In turn, Itamar Rabinovich, Israel’s former ambassador to the United States, former chief negotiator with Syria between 1993 and 1996, professor emeritus of Middle Eastern History at Tel Aviv University, distinguished global professor at New York University, foreign member of the American Academy of Arts and Sciences, shared a similar opinion.
“The Sochi conference was boycotted by several parties and the proceedings failed to move the crisis towards resolution. This is hardly surprising. Bashar Asad feels empowered and is not ready to make any significant concessions and the opposition is understandably not willing to capitulate by accepting cosmetic changes,” the former politician said.
He also stressed that Bashar Asad’s two external patrons have divergent views of the political process.
“Russia believes correctly that without real political changes there will be no stable resolution of the crisis. Iran supports Asad in his opposition to any such changes,” Itamar Rabinovich noted.
“At this point there is no indication that Russia is ready to distance itself from Iran or to convert their different perspective into a real disagreement.
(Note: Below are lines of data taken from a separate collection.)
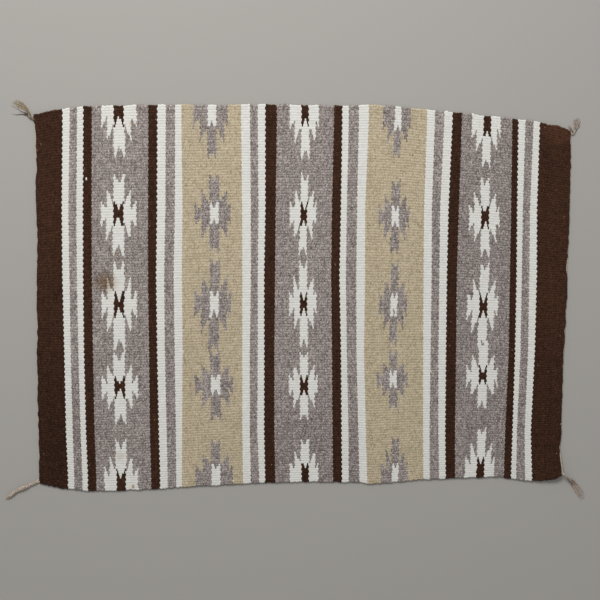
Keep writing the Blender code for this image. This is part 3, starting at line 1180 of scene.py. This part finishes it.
    def face_points(self, wefts: np.ndarray, ribs: np.ndarray, step: int) -> tuple[np.ndarray, ...]:
        """The points of one face. The lower face is the one whose step is over 1.

        Args:
            wefts: weft counts of the face's columns.
            ribs: rib counts of the face's rows.
            step: how many wefts lie between two columns.

        Returns:
            The points in metres, how deep in a gap each lies, and how stained it is.
        """
        x, y = self.weave.plan(wefts, ribs)
        x, y = self.bumped(x, y, wefts, ribs)
        depth, shift, gap = self.relief(wefts, ribs, step)
        inner_row = (ribs > 0.5) & (ribs < self.weave.rib_count - 0.5)
        y = y + shift * inner_row[:, None]
        if ribs[0] > 0.0:
            y[0] += self.seam_gap
        if ribs[-1] < self.weave.rib_count:
            y[-1] -= self.seam_gap
        middle = 0.5 * self.thickness
        height = (middle - np.maximum(depth, -0.25)) * self.edge_factor(wefts, ribs)
        z = np.maximum(middle + height if step == 1 else middle - height, 0.05)
        z = z + self.weave.outline.lift(x, y)
        points = np.stack((x, y, z), axis=-1) * MM
        return points, gap, self.weave.design.stains(x, y)

    def panel(self, number: int, materials: list[bpy.types.Material]) -> bpy.types.Object:
        """One closed panel of the cloth, over a share of the ribs.

        Args:
            number: the panel's number from the bottom, from 0.
            materials: the yarns' materials in the order of Yarn.

        Returns:
            The panel.
        """
        first = round(self.weave.rib_count * number / self.panels)
        last = round(self.weave.rib_count * (number + 1) / self.panels)
        ribs = np.arange(2 * first, 2 * last + 1) / 2.0
        if first == 0:
            ribs = np.insert(ribs, 1, self.weave.edge_row)
        if last == self.weave.rib_count:
            ribs = np.insert(ribs, -1, last - self.weave.edge_row)
        faces, points, gaps, stains, yarns, tones = [], [], [], [], [], []
        grids = []
        for step in (1, 2):
            wefts = self.columns(self.weft_count, step, self.weave.edge_column)
            face_points, gap, stain = self.face_points(wefts, ribs, step)
            ids = np.arange(gap.size).reshape(gap.shape) + sum(len(part) for part in points)
            quads = np.stack((ids[:-1, :-1], ids[:-1, 1:], ids[1:, 1:], ids[1:, :-1]), -1)
            faces.append(quads.reshape(-1, 4)[:, :: 1 if step == 1 else -1])
            points.append(face_points.reshape(-1, 3))
            # The gaps' values set how much dust and painted shade darken the colour there.
            gaps.append((gap * self.gap_darkening(gap.shape)).reshape(-1))
            stains.append(stain.reshape(-1))
            yarns.append(self.shown(self.yarns, ribs, wefts, step))
            tones.append(self.shown(self.tones, ribs, wefts, step))
            grids.append((ids, wefts))
        for wall in self.walls(grids[0][0], grids[1][0]):
            faces.append(wall)
            weft = np.clip(grids[0][1][(wall[:, -1] % grids[0][0].shape[1])], 0, self.weft_count)
            rib = np.clip(np.floor(ribs[wall[:, -1] // grids[0][0].shape[1]]), first, last - 1)
            yarns.append(self.yarns[rib.astype(int), np.round(weft).astype(int)])
            tones.append(self.tones[rib.astype(int), np.round(weft).astype(int)])
        points = np.concatenate(points)
        yarn = np.concatenate(yarns)
        tone = np.concatenate(tones)
        tone = tone + self.random.normal(0.0, 0.05, tone.shape)
        tone = np.minimum(tone, 0.8)
        tone = np.where(self.random.uniform(size=tone.shape) < self.nub_share, 1.0, tone)

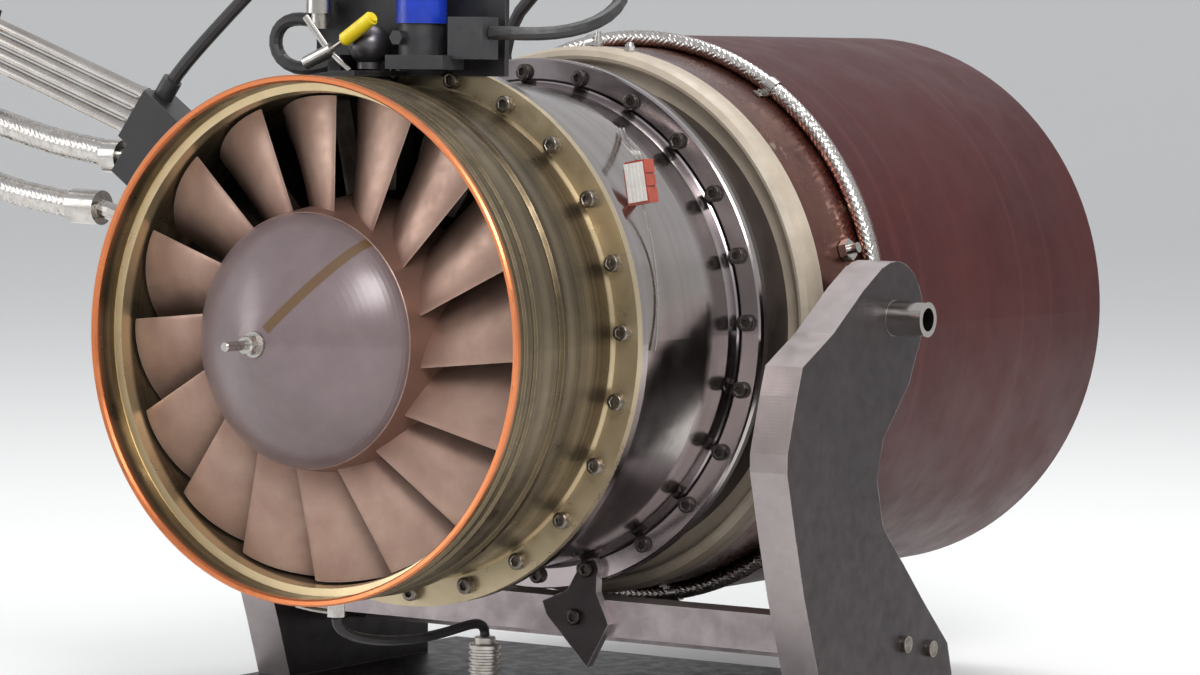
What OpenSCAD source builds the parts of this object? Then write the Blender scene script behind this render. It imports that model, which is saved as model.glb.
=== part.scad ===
// Small axial-flow jet engine, pinned in a two-sided display stand.
// The engine's axis runs along Y with the intake toward -Y. The stand rests on z = 0 with the
// middle of its base plate at the origin.
// Stations are distances along the axis, counted rearward from the plane of the intake lip.

/* [Layout] */
// Height of the engine's axis above the surface that the stand rests on
axis_h = 245; // [240:1:300]
// Angle between the first flange screw and the horizontal
screw_phase = 2.6; // [0:0.1:7]

/* [Intake casing] */
// Outer radius of the intake lip
lip_r = 150; // [148:0.5:152]
// Thickness of the lip's front edge
lip_wall = 3; // [2:0.5:4]
// Radius of the duct that the first rotor runs in
duct_r = 140; // [139:0.5:141]
// Length from the lip to the front face of the first flange
intake_len = 107; // [100:1:115]
// Depth of the grooves behind the lip
groove_depth = 2; // [1:0.5:2.5]
// Station of the raised bead
bead_y = 50; // [46:1:54]
// Outer radius at the small end of the casing's taper
taper_r = 143.5; // [143:0.5:145]

/* [Flanges] */
// Outer radius of the first flange
flange_1_r = 160; // [158:0.5:163]
// Thickness of the intake casing's flange
flange_1_t = 5; // [4:0.5:7]
// Outer radius of the second flange
flange_2_r = 162; // [160:0.5:165]
// Thickness of each half of the second flange
flange_2_t = 5; // [4:0.5:7]
// Number of screws round each flange
flange_screws = 24; // [12:1:24]
// Radius of the first flange's screw circle
screw_circle_1 = 151.5; // [151:0.5:153]
// Radius of the second flange's screw circle
screw_circle_2 = 153.5; // [152.5:0.5:155]
// Thread diameter of the flange screws
screw_d = 6; // [5:0.5:6]

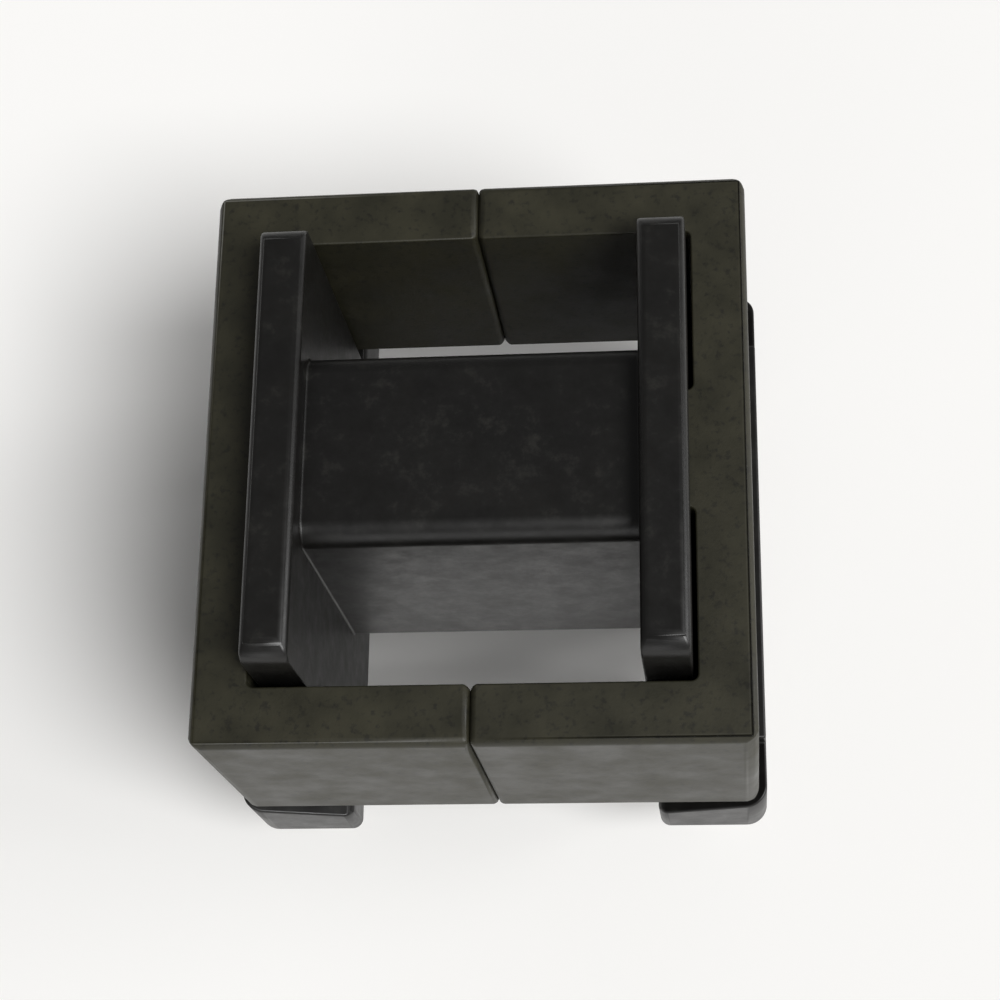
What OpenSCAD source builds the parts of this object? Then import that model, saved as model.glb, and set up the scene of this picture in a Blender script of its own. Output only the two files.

And so whether it is Sochi, Astana or Geneva, the prospect of political progress let alone resolution is dim,” the expert added.
In turn, Orkhan Gafarli, expert at Ankara Policy Center, reminded that the Turkish side considers the congress of the Syrian National Dialogue held in Sochi to be fruitful.
“All the participants were able to agree on the issue of reforming the constitution of Syria. Meanwhile, the earlier military operation of Turkey in Afrin, as well as the operation of Damascus and Russia in the Idlib region show that the parties could find a common language and continue the dialogue,” the expert said.
“In this context, the Sochi Congress, as a continuation of the process in Astana, was successful,” Orkhan Gafarli stressed.
In his opinion, the most important is the correspondence of the forum that ended in Russia to the principles of negotiations in Geneva.
“The main task is that the dialogues in Sochi and Astana were ‘under the umbrella’ of the Geneva process, which is the only international mechanism for the settlement of the conflict in Syria under the auspices of the United Nations. I think that Russia and Turkey reached full agreement on this. However, Iran and Syria have a different opinion. After all, the Geneva process does not provide for a political solution that would leave Bashar Assad in power, but presupposes the existence of a certain period of reform and the creation of a ‘new’ state, after which he must leave – this worries Tehran and Damascus,” the analyst explained.
He also expressed confidence that the Sochi Congress was a successful step on the way to resolving the Syrian crisis.
“There were positive signals that trilateral cooperation will continue: Russia, Turkey and Iran demonstrated their desire to resolve the conflict,” Orkhan Gafarli concluded.